>> start

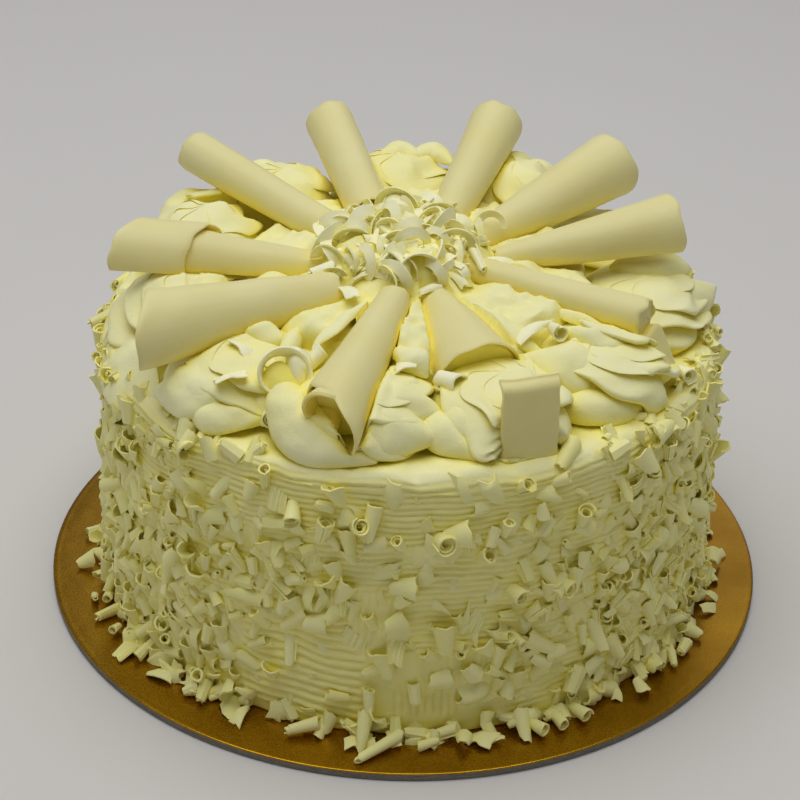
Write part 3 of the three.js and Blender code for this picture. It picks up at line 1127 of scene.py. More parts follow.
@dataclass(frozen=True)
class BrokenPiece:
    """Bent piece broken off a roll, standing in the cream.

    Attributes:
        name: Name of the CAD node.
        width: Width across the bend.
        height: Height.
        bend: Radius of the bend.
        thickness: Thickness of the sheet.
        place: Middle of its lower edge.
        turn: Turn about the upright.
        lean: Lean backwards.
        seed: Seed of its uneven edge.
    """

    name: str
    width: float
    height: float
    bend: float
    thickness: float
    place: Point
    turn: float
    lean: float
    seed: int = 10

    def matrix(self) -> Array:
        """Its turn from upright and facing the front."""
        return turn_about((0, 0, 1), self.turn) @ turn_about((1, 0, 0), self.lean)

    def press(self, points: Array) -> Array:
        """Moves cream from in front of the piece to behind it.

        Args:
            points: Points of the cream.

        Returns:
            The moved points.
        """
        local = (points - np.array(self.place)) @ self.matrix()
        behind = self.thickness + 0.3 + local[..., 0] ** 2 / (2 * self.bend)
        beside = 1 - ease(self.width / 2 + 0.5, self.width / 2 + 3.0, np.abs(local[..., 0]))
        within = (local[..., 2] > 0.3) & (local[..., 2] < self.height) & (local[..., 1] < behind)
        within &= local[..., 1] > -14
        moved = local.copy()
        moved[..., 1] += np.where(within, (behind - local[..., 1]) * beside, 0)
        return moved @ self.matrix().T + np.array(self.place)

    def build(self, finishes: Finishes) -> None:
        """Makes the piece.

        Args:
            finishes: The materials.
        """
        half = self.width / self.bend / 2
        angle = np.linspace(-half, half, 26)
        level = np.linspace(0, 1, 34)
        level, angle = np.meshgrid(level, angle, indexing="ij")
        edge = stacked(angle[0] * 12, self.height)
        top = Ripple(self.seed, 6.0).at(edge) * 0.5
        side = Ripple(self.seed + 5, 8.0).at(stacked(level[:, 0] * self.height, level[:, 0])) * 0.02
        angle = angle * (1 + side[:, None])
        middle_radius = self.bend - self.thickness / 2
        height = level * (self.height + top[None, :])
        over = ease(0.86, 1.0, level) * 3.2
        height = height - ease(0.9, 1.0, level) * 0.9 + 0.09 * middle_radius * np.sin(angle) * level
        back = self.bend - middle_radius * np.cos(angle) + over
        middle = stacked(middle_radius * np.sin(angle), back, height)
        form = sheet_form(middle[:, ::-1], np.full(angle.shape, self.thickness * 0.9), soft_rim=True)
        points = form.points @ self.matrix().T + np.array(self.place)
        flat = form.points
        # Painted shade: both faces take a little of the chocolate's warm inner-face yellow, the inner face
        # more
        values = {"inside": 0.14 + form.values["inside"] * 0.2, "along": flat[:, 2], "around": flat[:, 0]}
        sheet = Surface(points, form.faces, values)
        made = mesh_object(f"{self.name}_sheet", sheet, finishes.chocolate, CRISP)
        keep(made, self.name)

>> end
>> start

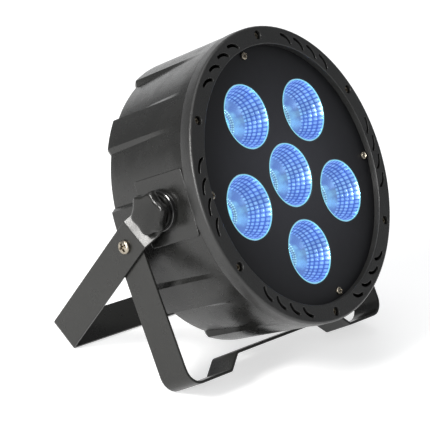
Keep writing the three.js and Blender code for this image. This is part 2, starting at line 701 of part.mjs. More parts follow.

>> end

- Aim -
In the listing above, find the line with "Write part 3" and the line with "points: Points of the cream.". Output those two lines and every line between them, exactly as written.

- Output below -
Write part 3 of the three.js and Blender code for this picture. It picks up at line 1127 of scene.py. More parts follow.
@dataclass(frozen=True)
class BrokenPiece:
    """Bent piece broken off a roll, standing in the cream.

    Attributes:
        name: Name of the CAD node.
        width: Width across the bend.
        height: Height.
        bend: Radius of the bend.
        thickness: Thickness of the sheet.
        place: Middle of its lower edge.
        turn: Turn about the upright.
        lean: Lean backwards.
        seed: Seed of its uneven edge.
    """

    name: str
    width: float
    height: float
    bend: float
    thickness: float
    place: Point
    turn: float
    lean: float
    seed: int = 10

    def matrix(self) -> Array:
        """Its turn from upright and facing the front."""
        return turn_about((0, 0, 1), self.turn) @ turn_about((1, 0, 0), self.lean)

    def press(self, points: Array) -> Array:
        """Moves cream from in front of the piece to behind it.

        Args:
            points: Points of the cream.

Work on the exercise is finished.